* begin *
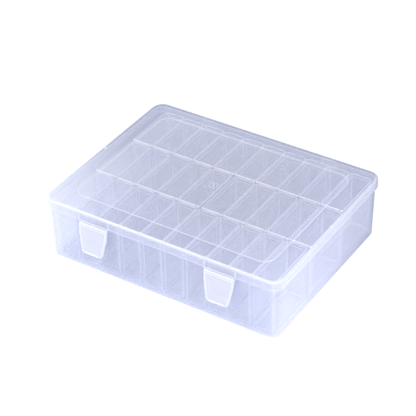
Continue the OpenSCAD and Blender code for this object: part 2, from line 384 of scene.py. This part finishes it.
def catch(bm, x):
    wall_y = -(TRAY_D / 2 - lean(CATCH_TOP - CATCH_H))
    low = (x - CATCH_W / 2, wall_y - CATCH_OUT, CATCH_TOP - CATCH_H)
    high = (x + CATCH_W / 2, wall_y + SINK, CATCH_TOP)
    verts = block(bm, low, high)
    for vert in verts:
        if vert.co.y < wall_y and vert.co.z > CATCH_TOP - 1:
            vert.co.y = wall_y


def ear(bm, x):
    wall_y = TRAY_D / 2 - lean(HINGE_Z)
    low = (x, wall_y - SINK, HINGE_Z - KNUCKLE_R)
    block(bm, low, (x + EAR_T, HINGE_Y, HINGE_Z + KNUCKLE_R), SOFT_EDGE)
    rod(bm, (x, HINGE_Y, HINGE_Z), (x + EAR_T, HINGE_Y, HINGE_Z), KNUCKLE_R)


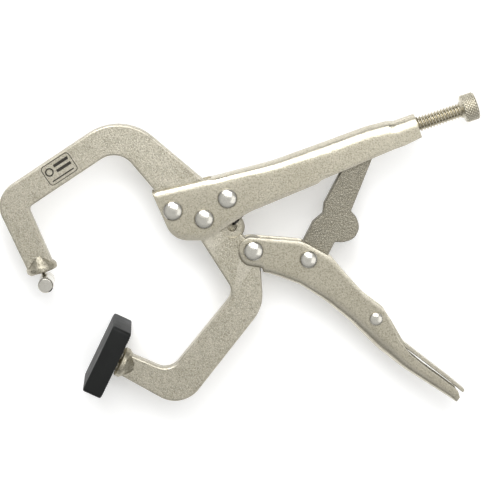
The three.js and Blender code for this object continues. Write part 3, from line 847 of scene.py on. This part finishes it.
@dataclass
class FixedJaw:
    """The upper C-shaped jaw, with its swivel bar foot and its etched mark."""

    hump: Point = (-32.6, 35.6)
    arm_angle: float = -66.5
    arm_length: float = 30.4
    edge: float = 0.75
    mark_centre: Point = (-57.0, 20.0)
    mark_angle: float = 33.0
    mark_size: Point = (13.0, 8.6)

    def outline(self) -> np.ndarray:
        """The bent bar, from its root between the cheeks to its foot."""
        elbow = place(PLAN.upper_face, self.arm_angle + 180, self.arm_length)
        corners = bent_bar(
            [(1.0, 1.5), self.hump, elbow, PLAN.upper_face],
            [(19.4, 11.4), (11.2, 11.2), (11.2, 10.4)],
            [(9, 21), (2.5, 10)],
        )
        return filleted(corners, closed=True)

    def tongue(self) -> np.ndarray:
        """The flat root round the two rivets, hidden between the cheeks."""
        corners = [(-19.6, 10, 1), (-14.8, -2, 4), (-10.5, -5, 3), (-6.6, 0, 2), (0, 6, 3)]
        corners += [(8, 3, 2), (14, 7.5, 3), (13.5, 13.5, 4), (0, 14.9, 4)]
        return filleted(corners, closed=True)

    def clearance(self) -> list[Surface]:
        """What the lower jaw's boss and root sweep out of this jaw's root."""
        corners = [(-14, -30, 0), (-8, -7, 1), (-4, -1, 1), (6, 1, 1), (12, 4, 1), (24, 4, 1)]
        swept = filleted([*corners, (24, -30, 0)], closed=True)
        return [post((0, 0), 7.0, 9, 9), plate(swept, 20, 0.02)]

    def build(self, finish: dict) -> None:
        """Makes the jaw, its cup, swivel and foot."""
        cup = Cup(PLAN.upper_face, PLAN.upper_facing)
        steel, bright = finish["forging"], finish["bright"]
        ring, stud = cup.ring(), cup.stud(4.1)
        arm = plate(self.outline(), PLAN.jaw_thickness, self.edge)
        body = piece("fixed_jaw_arm", "upper_handle", "nickel_forging", steel, arm, "fixed_jaw")
        change(body, Change.JOIN, [plate(self.tongue(), PLAN.jaw_thickness, self.edge)])
        change(body, Change.CUT, [cup.bore(), *self.clearance()])
        piece("fixed_jaw_cup", "upper_handle", "nickel_forging", steel, cup.surface())
        piece("fixed_jaw_ring", "upper_handle", "bright_steel", bright, ring, "upper_socket_ring")
        piece("fixed_jaw_stud", "upper_stud", "bright_steel", bright, stud, "upper_ball_stud")
        piece("swivel_bar", "bar_foot", "bright_steel", bright, self.bar(), "bar_foot")
        piece("etched_mark", "upper_handle", "nickel_forging", finish["etch"], self.mark())

    def bar(self) -> Surface:
        """The bar foot: a turned pin across the jaw with chamfered ends and a waist."""
        rows = [(0, -8), (2.6, -8), (3.1, -7.5), (3.1, -2.6), (3.0, -2.3), (3.0, 2.3), (3.1, 2.6)]
        rows += [(3.1, 7.5), (2.6, 8), (0, 8)]
        return turned(softened(rows, 0.22), (*PLAN.upper_point, 0), (0, 0, 1), 56)

    def mark(self) -> Surface:
        """A plain etched plate mark: a rounded frame with a disc and bars, no lettering."""
        long, tall = self.mark_size
        corners = [(-long / 2, -tall / 2, 1.6), (long / 2, -tall / 2, 1.6), (long / 2, tall / 2, 1.6)]
        corners.append((-long / 2, tall / 2, 1.6))
        path = filleted(placed(self.mark_centre, self.mark_angle, corners), closed=True, turn=9)
        made = self.strip(path, 0.32)
        disc = place(self.mark_centre, self.mark_angle, -4.0, 1.0)
        made = made.joined(self.strip(circle(disc, 1.75, 40), 0.6))
        bars = [(2.0, 2.1, 3.3, 1.2), (2.0, -0.2, 3.3, 1.2), (0.0, -2.8, 5.0, 0.55)]
        for u, v, half, width in bars:
            rows = [(u - half, v - width / 2, 0.2), (u + half, v - width / 2, 0.2)]
            rows += [(u + half, v + width / 2, 0.2), (u - half, v + width / 2, 0.2)]
            bar = filleted(placed(self.mark_centre, self.mark_angle, rows), closed=True, turn=30)
            made = made.joined(plate(bar, 0.06, 0.02, PLAN.jaw_thickness / 2 + 0.01))
        return made

    def strip(self, path: np.ndarray, width: float) -> Surface:
        """A flat band along a closed path: four edges of a thin section carried round it."""
        path = without_repeats(anticlockwise(path))
        step = inward(path) * width
        top = PLAN.jaw_thickness / 2 + 0.04
        rings = [(0, top - 0.06), (0, top), (1, top), (1, top - 0.06), (0, top - 0.06)]
        stacked = [np.column_stack([path + step * k, np.full(len(path), z)]) for k, z in rings[:-1]]
        count = len(path)
        faces = grid_faces(4, count, wrap=True).tolist()
        n = np.arange(count)
        m = (n + 1) % count
        faces += np.column_stack([3 * count + n, 3 * count + m, m, n]).tolist()
        return Surface(np.concatenate(stacked), faces, set(range(len(faces))))


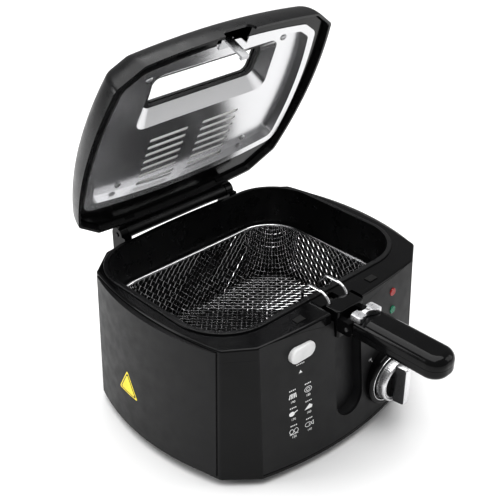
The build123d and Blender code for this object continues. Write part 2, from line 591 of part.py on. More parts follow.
* end *
◆ **Task directions**
Each line of the material must be restated exactly.

◆ **Solution below**
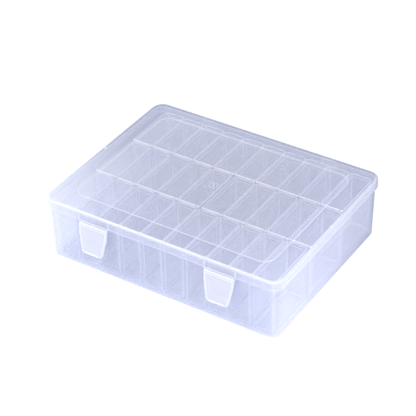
Continue the OpenSCAD and Blender code for this object: part 2, from line 384 of scene.py. This part finishes it.
def catch(bm, x):
    wall_y = -(TRAY_D / 2 - lean(CATCH_TOP - CATCH_H))
    low = (x - CATCH_W / 2, wall_y - CATCH_OUT, CATCH_TOP - CATCH_H)
    high = (x + CATCH_W / 2, wall_y + SINK, CATCH_TOP)
    verts = block(bm, low, high)
    for vert in verts:
        if vert.co.y < wall_y and vert.co.z > CATCH_TOP - 1:
            vert.co.y = wall_y


def ear(bm, x):
    wall_y = TRAY_D / 2 - lean(HINGE_Z)
    low = (x, wall_y - SINK, HINGE_Z - KNUCKLE_R)
    block(bm, low, (x + EAR_T, HINGE_Y, HINGE_Z + KNUCKLE_R), SOFT_EDGE)
    rod(bm, (x, HINGE_Y, HINGE_Z), (x + EAR_T, HINGE_Y, HINGE_Z), KNUCKLE_R)


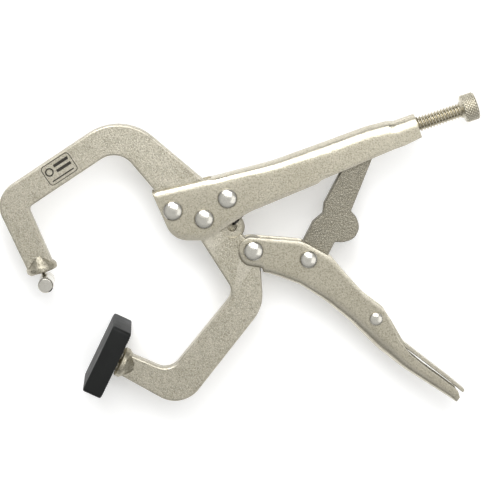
The three.js and Blender code for this object continues. Write part 3, from line 847 of scene.py on. This part finishes it.
@dataclass
class FixedJaw:
    """The upper C-shaped jaw, with its swivel bar foot and its etched mark."""

    hump: Point = (-32.6, 35.6)
    arm_angle: float = -66.5
    arm_length: float = 30.4
    edge: float = 0.75
    mark_centre: Point = (-57.0, 20.0)
    mark_angle: float = 33.0
    mark_size: Point = (13.0, 8.6)

    def outline(self) -> np.ndarray:
        """The bent bar, from its root between the cheeks to its foot."""
        elbow = place(PLAN.upper_face, self.arm_angle + 180, self.arm_length)
        corners = bent_bar(
            [(1.0, 1.5), self.hump, elbow, PLAN.upper_face],
            [(19.4, 11.4), (11.2, 11.2), (11.2, 10.4)],
            [(9, 21), (2.5, 10)],
        )
        return filleted(corners, closed=True)

    def tongue(self) -> np.ndarray:
        """The flat root round the two rivets, hidden between the cheeks."""
        corners = [(-19.6, 10, 1), (-14.8, -2, 4), (-10.5, -5, 3), (-6.6, 0, 2), (0, 6, 3)]
        corners += [(8, 3, 2), (14, 7.5, 3), (13.5, 13.5, 4), (0, 14.9, 4)]
        return filleted(corners, closed=True)

    def clearance(self) -> list[Surface]:
        """What the lower jaw's boss and root sweep out of this jaw's root."""
        corners = [(-14, -30, 0), (-8, -7, 1), (-4, -1, 1), (6, 1, 1), (12, 4, 1), (24, 4, 1)]
        swept = filleted([*corners, (24, -30, 0)], closed=True)
        return [post((0, 0), 7.0, 9, 9), plate(swept, 20, 0.02)]

    def build(self, finish: dict) -> None:
        """Makes the jaw, its cup, swivel and foot."""
        cup = Cup(PLAN.upper_face, PLAN.upper_facing)
        steel, bright = finish["forging"], finish["bright"]
        ring, stud = cup.ring(), cup.stud(4.1)
        arm = plate(self.outline(), PLAN.jaw_thickness, self.edge)
        body = piece("fixed_jaw_arm", "upper_handle", "nickel_forging", steel, arm, "fixed_jaw")
        change(body, Change.JOIN, [plate(self.tongue(), PLAN.jaw_thickness, self.edge)])
        change(body, Change.CUT, [cup.bore(), *self.clearance()])
        piece("fixed_jaw_cup", "upper_handle", "nickel_forging", steel, cup.surface())
        piece("fixed_jaw_ring", "upper_handle", "bright_steel", bright, ring, "upper_socket_ring")
        piece("fixed_jaw_stud", "upper_stud", "bright_steel", bright, stud, "upper_ball_stud")
        piece("swivel_bar", "bar_foot", "bright_steel", bright, self.bar(), "bar_foot")
        piece("etched_mark", "upper_handle", "nickel_forging", finish["etch"], self.mark())

    def bar(self) -> Surface:
        """The bar foot: a turned pin across the jaw with chamfered ends and a waist."""
        rows = [(0, -8), (2.6, -8), (3.1, -7.5), (3.1, -2.6), (3.0, -2.3), (3.0, 2.3), (3.1, 2.6)]
        rows += [(3.1, 7.5), (2.6, 8), (0, 8)]
        return turned(softened(rows, 0.22), (*PLAN.upper_point, 0), (0, 0, 1), 56)

    def mark(self) -> Surface:
        """A plain etched plate mark: a rounded frame with a disc and bars, no lettering."""
        long, tall = self.mark_size
        corners = [(-long / 2, -tall / 2, 1.6), (long / 2, -tall / 2, 1.6), (long / 2, tall / 2, 1.6)]
        corners.append((-long / 2, tall / 2, 1.6))
        path = filleted(placed(self.mark_centre, self.mark_angle, corners), closed=True, turn=9)
        made = self.strip(path, 0.32)
        disc = place(self.mark_centre, self.mark_angle, -4.0, 1.0)
        made = made.joined(self.strip(circle(disc, 1.75, 40), 0.6))
        bars = [(2.0, 2.1, 3.3, 1.2), (2.0, -0.2, 3.3, 1.2), (0.0, -2.8, 5.0, 0.55)]
        for u, v, half, width in bars:
            rows = [(u - half, v - width / 2, 0.2), (u + half, v - width / 2, 0.2)]
            rows += [(u + half, v + width / 2, 0.2), (u - half, v + width / 2, 0.2)]
            bar = filleted(placed(self.mark_centre, self.mark_angle, rows), closed=True, turn=30)
            made = made.joined(plate(bar, 0.06, 0.02, PLAN.jaw_thickness / 2 + 0.01))
        return made

    def strip(self, path: np.ndarray, width: float) -> Surface:
        """A flat band along a closed path: four edges of a thin section carried round it."""
        path = without_repeats(anticlockwise(path))
        step = inward(path) * width
        top = PLAN.jaw_thickness / 2 + 0.04
        rings = [(0, top - 0.06), (0, top), (1, top), (1, top - 0.06), (0, top - 0.06)]
        stacked = [np.column_stack([path + step * k, np.full(len(path), z)]) for k, z in rings[:-1]]
        count = len(path)
        faces = grid_faces(4, count, wrap=True).tolist()
        n = np.arange(count)
        m = (n + 1) % count
        faces += np.column_stack([3 * count + n, 3 * count + m, m, n]).tolist()
        return Surface(np.concatenate(stacked), faces, set(range(len(faces))))


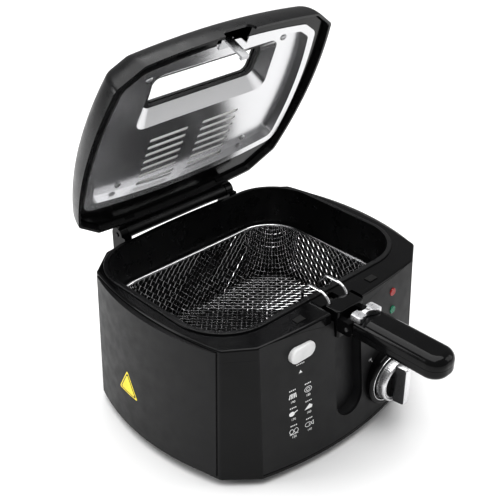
The build123d and Blender code for this object continues. Write part 2, from line 591 of part.py on. More parts follow.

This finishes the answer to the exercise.